Sconed to Death (A Crochet and Crumpets Mystery) by Betty Hechtman

About Sconed to Death

Cozy Mystery 2nd in Series
Setting - Indiana
Publisher: ‎ Severn House
Publication Date: ‎ June 2, 2026
Print Length: ‎ 224 pages
A brand-new series from the queen of culinary cozies. Full to the brim with crochet, crumpets, and crime! The perfect ingredients for murder . . . Annie Hart has transformed the yarn shop she inherited into a thriving business and tea shop. Now she needs to sell it so she can move back to LA. She just has to ensure that young Toby Swanson is kept on as the supplier of their famous scones. Annie decides to secretly enter Toby in a new reality TV cooking show. But his application video takes a deadly twist when Annie and her business partner, Gray, discover a body on the beach while filming. Even worse, it looks like the young woman had been enjoying Toby’s cherry scones and the shop’s rose tea before her death. With the help of her misfit group of local yarn artists, can Annie find a killer and save her reputation? Readers who love super cozy culinary mysteries will eat up this new charming cozy mystery series.

About Betty Hechtman

 

Despite completing a Fine Arts degree, all Betty Hechtman ever wanted to be was a writer. She wrote a weekly column in her college newspaper and later wrote magazine and newspaper pieces, along with short stories and a prize-winning screenplay. She has published over thirty books across four cozy mystery series, all of which have yarn craft. She lives with her family in Southern California  

Author Links: 

Website: https://www.Bettyhechtman.com  

Facebook: https://www.facebook.com/bettyhechtmanauthor  

Blog: https://www.killerhobbies.blogspot.com  

Purchase Links Amazon Barnes and Noble

Thursday, September 21, 2023

Killer Hooks - A Guest Post

I'm pleased to allow Betty Hechtman to take over Cozy Up With Kathy today. Betty writes the Crochet Mystery series. KILLER HOOKS is the fifteenth book in the series and was released this week.


Location, Location, Location
By
Betty Hechtman

I don’t know about you, but for me where a book takes place is a big part of the story.
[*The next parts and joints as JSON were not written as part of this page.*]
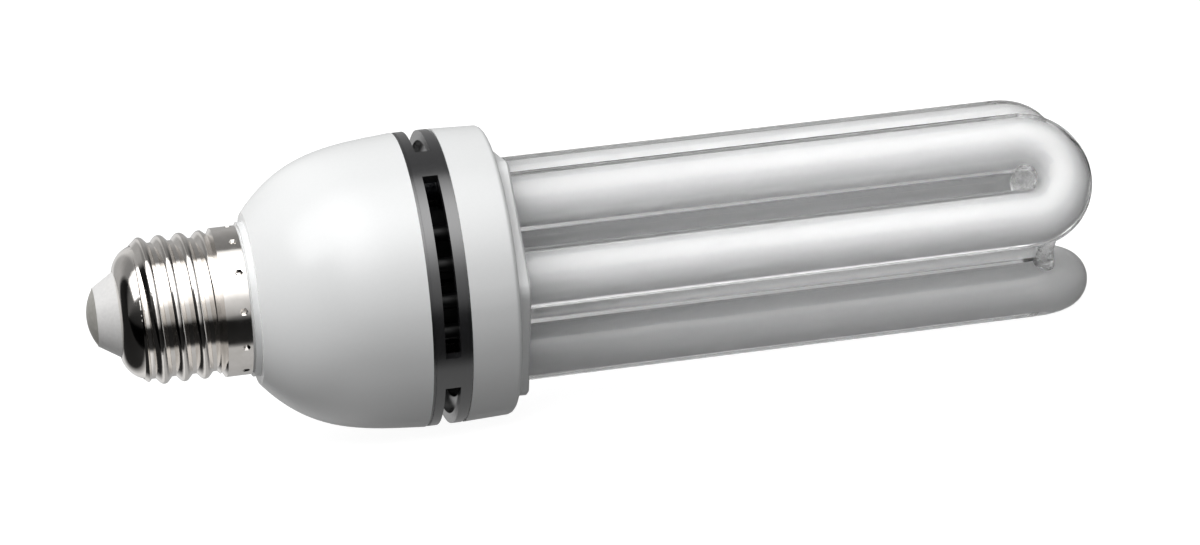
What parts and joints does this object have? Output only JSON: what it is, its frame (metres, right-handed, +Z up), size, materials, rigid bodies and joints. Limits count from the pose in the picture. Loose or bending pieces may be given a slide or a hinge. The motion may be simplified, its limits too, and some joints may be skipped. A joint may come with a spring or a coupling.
{
  "type": "compact fluorescent uv bulb",
  "caption": "Screw-cap discharge lamp with U-shaped glass tubes on a bowl-shaped housing with a slotted vent ring.",
  "frame": {"origin": "on the surface the lamp lies on, at the bottom centre of its box", "axes": "+X runs along the lamp from the screw cap to the tube tips, +Z up"},
  "size_m": [0.1833, 0.0528, 0.0534],
  "materials": {
    "nickel": "polished nickel plate",
    "insulator": "light grey moulding",
    "white_plastic": "glossy white moulding",
    "grey_plastic": "satin dark grey moulding",
    "cement": "set white cement",
    "coated_glass": "clear glass over a white inner coating",
    "silicone": "clear silicone",
    "board": "phenolic board",
    "can_sleeve": "shrink sleeve",
    "ferrite": "ferrite",
    "copper_wire": "enamelled copper",
    "black_epoxy": "moulded epoxy",
    "film_case": "dipped film capacitor",
    "resistor_enamel": "enamelled body",
    "tinned_wire": "tinned wire",
    "wire_insulation": "insulated wire"
  },
  "bodies": {
    "root": {"centre_contact": "nickel", "cap_insulator": "insulator", "screw_shell": "nickel", "ballast_housing": "white_plastic", "vent_ring": "grey_plastic", "tube_cap": "white_plastic", "tube_cement": "cement", "discharge_tube": "coated_glass", "tip_silicone": "silicone", "circuit_board": "board", "smoothing_capacitor": "can_sleeve", "choke_core": "ferrite", "choke_winding": "copper_wire", "drive_toroid": "ferrite", "power_transistors": "black_epoxy", "resonant_capacitor": "film_case", "film_capacitors": "film_case", "rectifier_diodes": "black_epoxy", "fuse_resistor": "resistor_enamel", "input_inductor": "copper_wire", "board_resistors": "resistor_enamel", "filament_leads": "tinned_wire", "live_lead": "wire_insulation", "neutral_lead": "wire_insulation"}
  },
  "joints": []
}
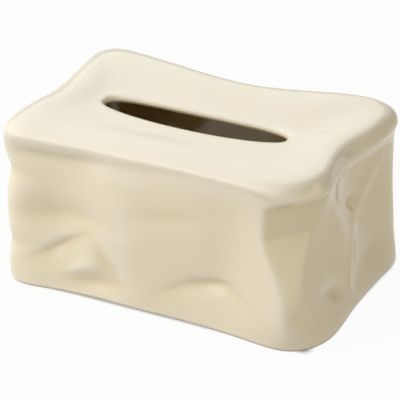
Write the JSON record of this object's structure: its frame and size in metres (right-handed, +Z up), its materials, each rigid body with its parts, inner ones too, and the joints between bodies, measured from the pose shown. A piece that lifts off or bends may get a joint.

I don’t like it when a city or area is mentioned once and other than an occasional street name thrown in, there is nothing more to let you know where the characters are.

Because I feel that way, I set my stories in places that I know well. The Crochet Mystery series takes place in Tarzana, California, which happens to be where both I and amateur sleuth, bookstore worker and crocheter Molly Pink live. The houses I write about are real places most of which I have been inside. It is always a weird feeling to see the inside of a place where I have been spending a lot of time in in my imagination. One of the Crochet Mystery plots centered around a huge house being built right behind Molly’s. It was based on what was actually going on behind my house. I had a good idea what the inside of the house being built would look like because despite it super high cost, it was being built from plans like a tract house. In other words, the houses would have slightly different designs, but basically the same layout. And thanks to a real estate website that showed houses for sale, I was able to see the inside of a house with a similar layout online. When the house behind mine was finished and went on the market, I was rushed over to the first open house. I couldn’t wait to see the inside of the real place where so much drama had taken place in my imagination. The real estate people left me to wander the interior by myself. Little did they know when I looked at the balcony off the master bedroom, all I could think about was that was where the murder in my book had happened.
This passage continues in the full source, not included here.